In July 2012 the U.S. Food and Drug Administration approved the use of Truvada, an antiretroviral medication to prevent HIV infection in certain high-risk individuals. Truvada is a combination of two drugs and can be used in high-risk HIV-negative persons to lower their risk of infection. The medication works by preventing the virus from making copies of itself. Truvada is expected to become generically available in September 2020.

In October 2019, the FDA approved Descovy as the second drug for PrEP. Descovy is used in at-risk, HIV-1 negative adults and adolescents weighing at least 35 kg to reduce the risk of sexually acquired HIV-1 infection, excluding individuals at risk from receptive vaginal sex. In studies, Descovy was as effective as Truvada in HIV-1 prevention, but advantages were observed with regard to renal and bone laboratory secondary endpoints.

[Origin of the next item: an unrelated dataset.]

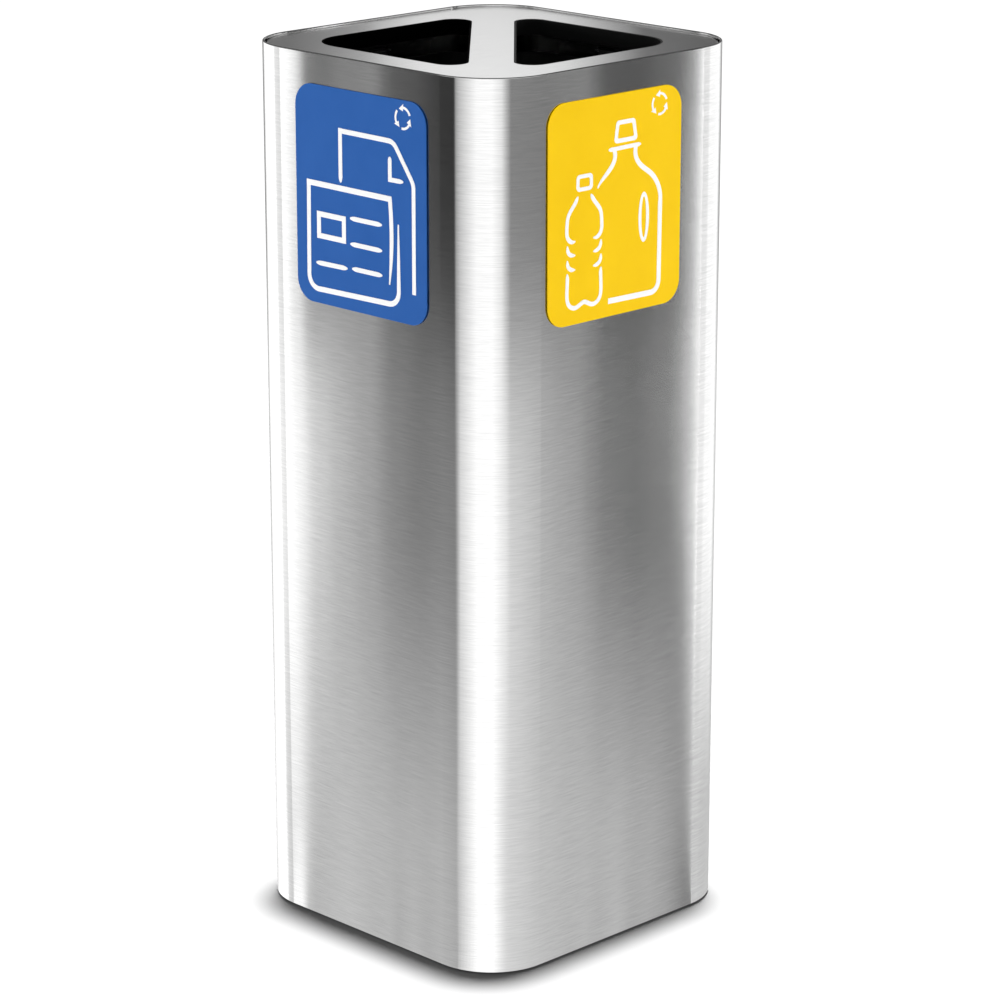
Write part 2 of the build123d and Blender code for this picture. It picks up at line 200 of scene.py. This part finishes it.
def noise(tree, scale, detail):
    """Noise from 0 to 1 whose cells are 1/scale metres along each axis."""
    made = node(tree, "TexNoise", Scale=1.0, Detail=detail, Roughness=0.5, Distortion=0.0)
    link(tree, scaled_position(tree, scale), made.inputs["Vector"])
    return made.outputs["Fac"]


def mapped(tree, value, before, after):
    """Maps the range before to the range after, and clamps to it."""
    made = node(tree, "MapRange")
    made.inputs["From Min"].default_value = before[0]
    made.inputs["From Max"].default_value = before[1]
    made.inputs["To Min"].default_value = after[0]
    made.inputs["To Max"].default_value = after[1]
    link(tree, value, made.inputs["Value"])
    return made.outputs["Result"]


def spread(tree, value, low, high):
    """A noise, stretched to run from low to high."""
    return mapped(tree, value, (NOISE_LOW, NOISE_HIGH), (low, high))


def mixed(tree, factor, first, second):
    """Colour mix: first where factor is 0, second where it is 1."""
    made = node(tree, "Mix", data_type="RGBA")
    link(tree, factor, made.inputs["Factor"])
    made.inputs[6].default_value = (*first, 1)
    made.inputs[7].default_value = (*second, 1)
    return made.outputs[2]


def bumped(tree, height, distance, below=None):
    """Bump of the given depth in metres, on top of another bump's normal if there is one."""
    made = node(tree, "Bump", Strength=1.0, Distance=distance)
    link(tree, height, made.inputs["Height"])
    if below is not None:
        link(tree, below, made.inputs["Normal"])
    return made.outputs["Normal"]


def finished(material, tree, shader):
    output = node(tree, "OutputMaterial")
    link(tree, shader.outputs[0], output.inputs["Surface"])
    return material


# ---- materials ------------------------------------------------------------------------------
def painted_shade_above(tree, colour, height):
    """The colour, and a set share of it above a height in the frame: painted shade along the rim's top."""
    parts = node(tree, "SeparateXYZ")
    link(tree, node(tree, "TexCoord").outputs["Object"], parts.inputs[0])
    blend = (height - RIM_SHADE_BLEND, height + RIM_SHADE_BLEND)
    shade = mapped(tree, parts.outputs["Z"], blend, (1.0, PAINTED_RIM_SHADE))
    scaled = node(tree, "VectorMath", operation="SCALE")
    link(tree, colour, scaled.inputs[0])
    link(tree, shade, scaled.inputs["Scale"])
    return scaled.outputs[0]


def grained(tree, along, across, cells, detail):
    """Noise with the given cells per metre along the grain and across it."""
    return noise(tree, [a * cells[0] + c * cells[1] for a, c in zip(along, across)], detail)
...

With oral PrEP, you must take the medication daily. It’s important not to miss any doses to help prevent resistance to these medications. It is used in combination with safer sex practices such as use of a condom. It can lower your risk of contracting HIV from sex by up to 99%, if taken correctly. However, you must be HIV-1 negative to start PrEP everyone is screened for HIV-1 infection before initiating PrEP. Regular tests for HIV status are required with PrEP.